Do clothes in the suitcase bought on Malta, and one tray in the garbled mess that was the surviving Frankfurt baggage records seeming to reconcile to the Malta flight trump the evidence to the contrary from Malta itself?
The reason I mentioned the fragment is that it provides a link to Megrahi because he rented office space (or something, I forget) from the guys in Switzerland (Bollier?) who made/sold timers from which this fragment may have come. That is an important off-island link. Another point to add to my list is the fact Megrahi was a Libyan agent of some kind, not just anybody. What are the odds of his having a close link to the guys who made the bomb timer and being on Malta the day the flight to Frankurt took off?

Another question, assuming the plan is to put the bomb on at Malta intending to bring down Pan Am 103 (i.e. after two changes of aircraft and an uncertain time interval) what tags and/or associated procedures are required at Luqa to ensure that it gets transferred at Frankfurt? How was the system supposedly persuaded to recognise this suitcase as ultimately needing to be on a flight to New York from Heathrow (minus a passenger to whom it is supposed to belong)?

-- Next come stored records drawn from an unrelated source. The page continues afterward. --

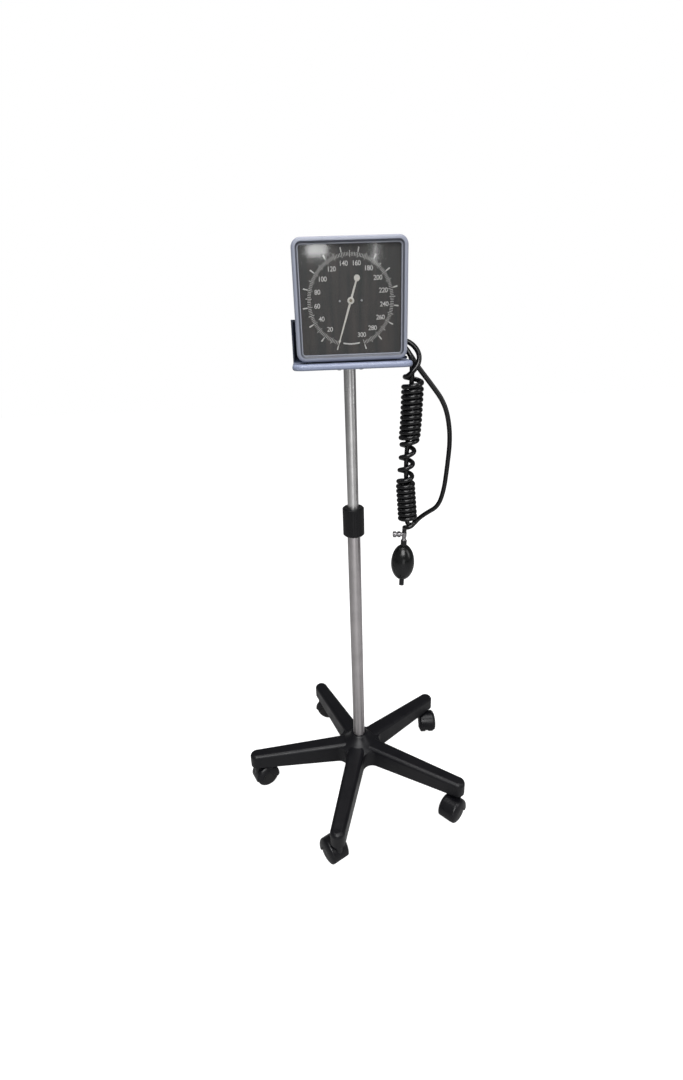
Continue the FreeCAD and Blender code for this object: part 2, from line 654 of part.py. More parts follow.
def base_bolt():
    """Hexagon bolt that pulls the pole into the base."""
    seat = SOCKET_Z - SOCKET_FLOOR_WALL - WASHER_T
    corners = [(*polar(BOLT_HEAD_R, 60 * k), seat - BOLT_HEAD_H) for k in range(6)]
    head = polygon_face(corners).extrude(V(0, 0, BOLT_HEAD_H))
    return fused([head, cylinder(BOLT_R, seat - 1, SOCKET_Z + BOLT_REACH)])


def collet():
    """Split sleeve on the outer tube's end. Its fingers grip the inner tube when the collar is tightened."""
    low = COLLAR_Z + COLLET_END_GAP
    high = COLLAR_Z + COLLAR_H - COLLAR_LID - COLLET_END_GAP
    shoulder = TUBE_TOP_Z + COLLET_LIP
    body = turned([(OUTER_TUBE_R + PRESS_GAP, low), (COLLET_R, low), (COLLET_R, shoulder),
                   (COLLET_TIP_R, high), (INNER_TUBE_R + RUN_GAP, high), (INNER_TUBE_R + RUN_GAP, TUBE_TOP_Z),
                   (OUTER_TUBE_R + PRESS_GAP, TUBE_TOP_Z)])
    for k in range(COLLET_SLOTS):
        slot = box(0, COLLET_R + 1, -COLLET_SLOT_W / 2, COLLET_SLOT_W / 2, shoulder + 1, high + 1)
        body = body.cut(placed(slot, turn=360.0 / COLLET_SLOTS * k))
    return body


def collar():
    """Ribbed twist nut round the collet."""
    high = COLLAR_Z + COLLAR_H
    lid = high - COLLAR_LID
    shoulder = TUBE_TOP_Z + COLLET_LIP
    bore = COLLET_R + SLIDE_GAP
    c = COLLAR_CHAMFER
    nut = turned([(bore, COLLAR_Z), (COLLAR_R - c, COLLAR_Z), (COLLAR_R, COLLAR_Z + c), (COLLAR_R, high - c),
                  (COLLAR_R - c, high), (INNER_TUBE_R + FREE_GAP, high), (INNER_TUBE_R + FREE_GAP, lid),
                  (COLLET_TIP_R + FREE_GAP, lid), (bore, shoulder)])
    margin = COLLAR_GROOVE_END * c
    groove_x = COLLAR_R + COLLAR_GROOVE_OUT
    groove = cylinder(COLLAR_GROOVE_R, COLLAR_Z + margin, high - margin, groove_x)
    grooves = [placed(groove, turn=360.0 / COLLAR_RIBS * k) for k in range(COLLAR_RIBS)]
    return nut.cut(Part.makeCompound(grooves))


def inner_tube():
    """Upper tube of the pole, up into the shelf's boss."""
    return pipe(INNER_TUBE_R, INNER_BORE_R, MAST_FOOT_Z, SHELF_Z + SHELF_SPIGOT_H)


def foot_plug():
    """Plug in the inner tube's foot, with the journal and the disc that hold the guide bush."""
    shoulder = MAST_FOOT_Z - JOURNAL_L
    low = shoulder - FOOT_DISC_H
    return turned([(0, low), (FOOT_DISC_R, low), (FOOT_DISC_R, shoulder), (JOURNAL_R, shoulder),
                   (JOURNAL_R, MAST_FOOT_Z), (INNER_BORE_R - PRESS_GAP, MAST_FOOT_Z),
                   (INNER_BORE_R - PRESS_GAP, MAST_FOOT_Z + FOOT_SHANK_L), (0, MAST_FOOT_Z + FOOT_SHANK_L)])


def guide_bush():
    """Plastic bush that slides in the outer tube. The inner tube's foot turns in it."""
    low = MAST_FOOT_Z - JOURNAL_L + BUSH_END_GAP
    return pipe(OUTER_BORE_R - SLIDE_GAP, JOURNAL_R + RUN_GAP, low, MAST_FOOT_Z - BUSH_END_GAP)


# ---- Head: flange, shelf and basket ------------------------------------------------------------------
def screw_ring():
    """Places of the flange's four screws."""
    reach = (FLANGE_R + INNER_TUBE_R) / 2 + 2
    return [polar(reach, 45 + 90 * k) for k in range(4)]


def mast_flange():
    """Steel disc welded round the inner tube's top."""
    disc = turned([(INNER_TUBE_R, FLANGE_Z - FLANGE_WELD), (INNER_TUBE_R + FLANGE_WELD, FLANGE_Z),
                   (FLANGE_R, FLANGE_Z), (FLANGE_R, SHELF_Z), (INNER_TUBE_R, SHELF_Z)])
    for x, y in screw_ring():
        disc = disc.cut(cylinder(SCREW_R + SCREW_HOLE_GAP, FLANGE_Z - 1, SHELF_Z + 1, x, y))
    return disc


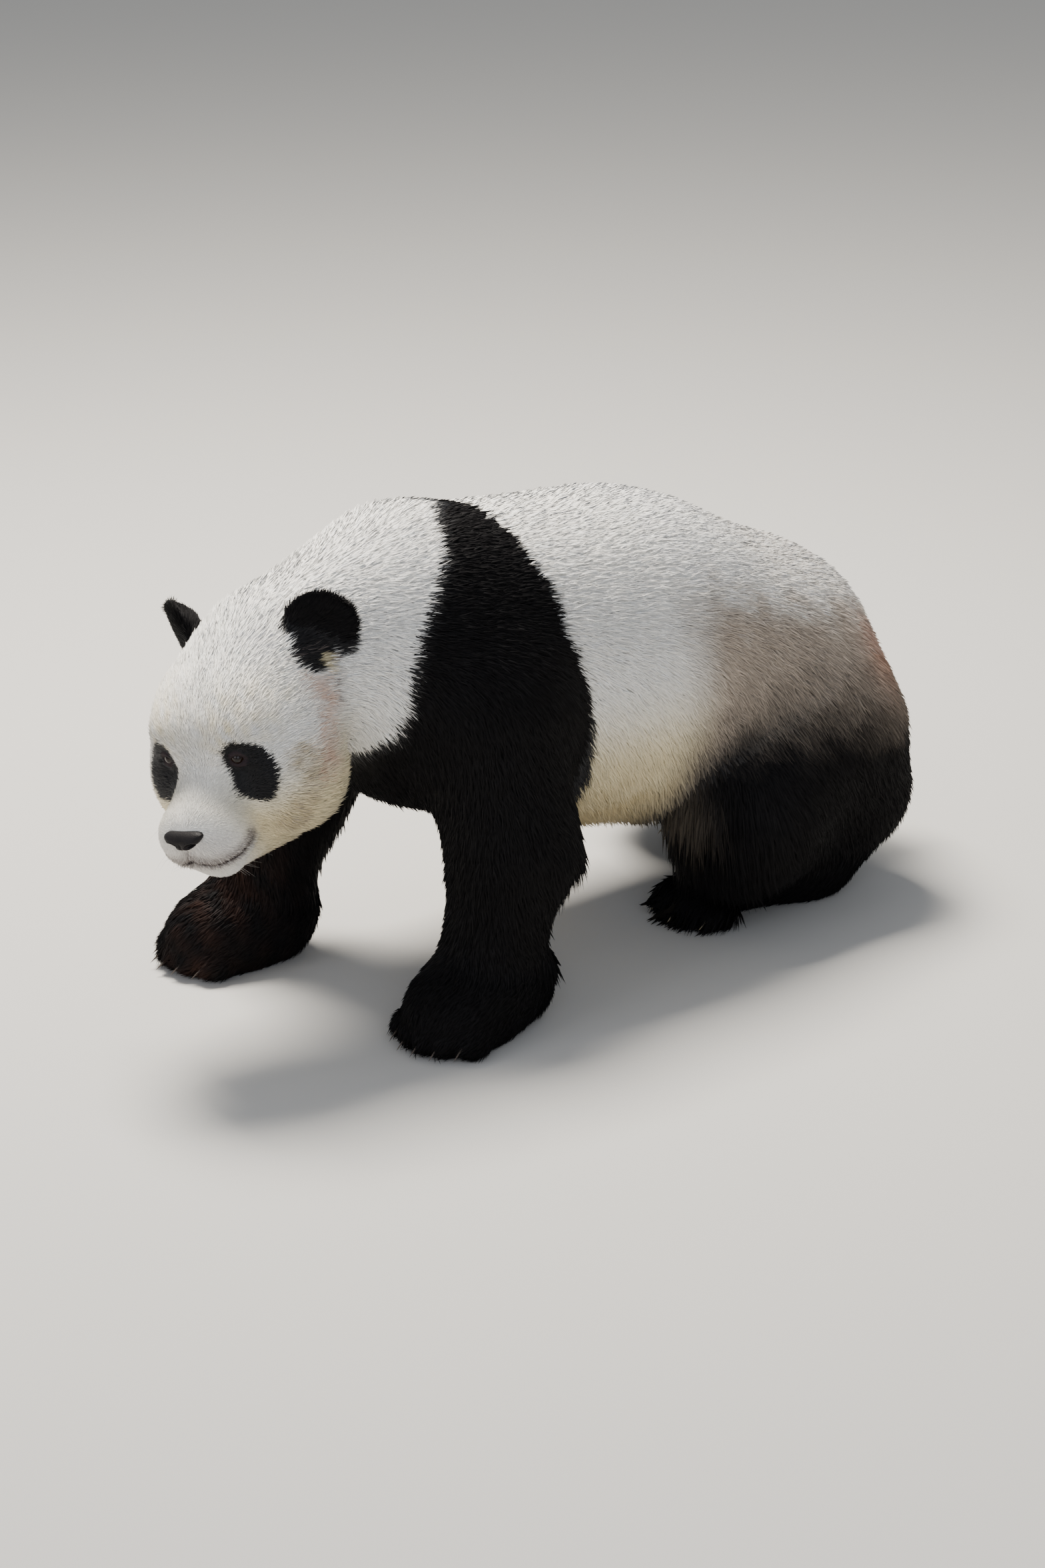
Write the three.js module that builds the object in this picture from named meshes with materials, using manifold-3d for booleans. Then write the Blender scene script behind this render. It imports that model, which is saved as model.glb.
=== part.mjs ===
// A giant panda at life size, walking with its head low, as a still model.
// Millimetres, +Z up. The face looks along -Y and the animal's left side is +X.
// The body is one smooth field of tapered bones and muscle masses out to the tips of
// the coat; each node is that field's surface, cut from its neighbours by flat cuts.
import * as THREE from "three";
import { mergeVertices } from "three/addons/utils/BufferGeometryUtils.js";
import Module from "manifold-3d";

// ---------------------------------------------------------------- driving dimensions
const GAP = 0.3; // air between neighbouring solids
const WELD = 0.02; // corners closer than this are one corner
const DEG = Math.PI / 180;

// The head's own frame: its centre in the body, and its turn, nod and lean.
const HEAD = {
  centre: [31, -533, 461],
  turn: 21 * DEG, // face towards the animal's left
  nod: 17 * DEG, // face down
  lean: -12 * DEG, // left ear up
  back: 105, // head and neck part this far behind the centre
};
const SKULL = { at: [0, 22, 32], r: [136, 140, 110] };
const NAPE = { at: [0, 86, 26], r: [120, 96, 92] };
const CHEEK = { at: [79, -26, -38], r: [67, 88, 88] };
const BROW = { at: [45, -56, 55], r: [46, 45, 32] };
const MUZZLE = { from: [0, -60, -30], to: [0, -151, -50], r: [77, 50] };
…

Is the idea that they somehow got airside and chucked it on with a fake tag saying 'take me to Heathrow and from there to New York on Pan Am 103'. How is that even possible without a passenger and the associated audit trail of computer records and suchlike?

Does the crown say 'we don't know but it must have happened this way' or 'it happened this way'?

ETA if the former then the Gauci evidence, already very fragile (from what I've read so far) is bearing a very heavy load in proving not only that Megrahi bought the clothes but also that he fooled the systems at Luqa.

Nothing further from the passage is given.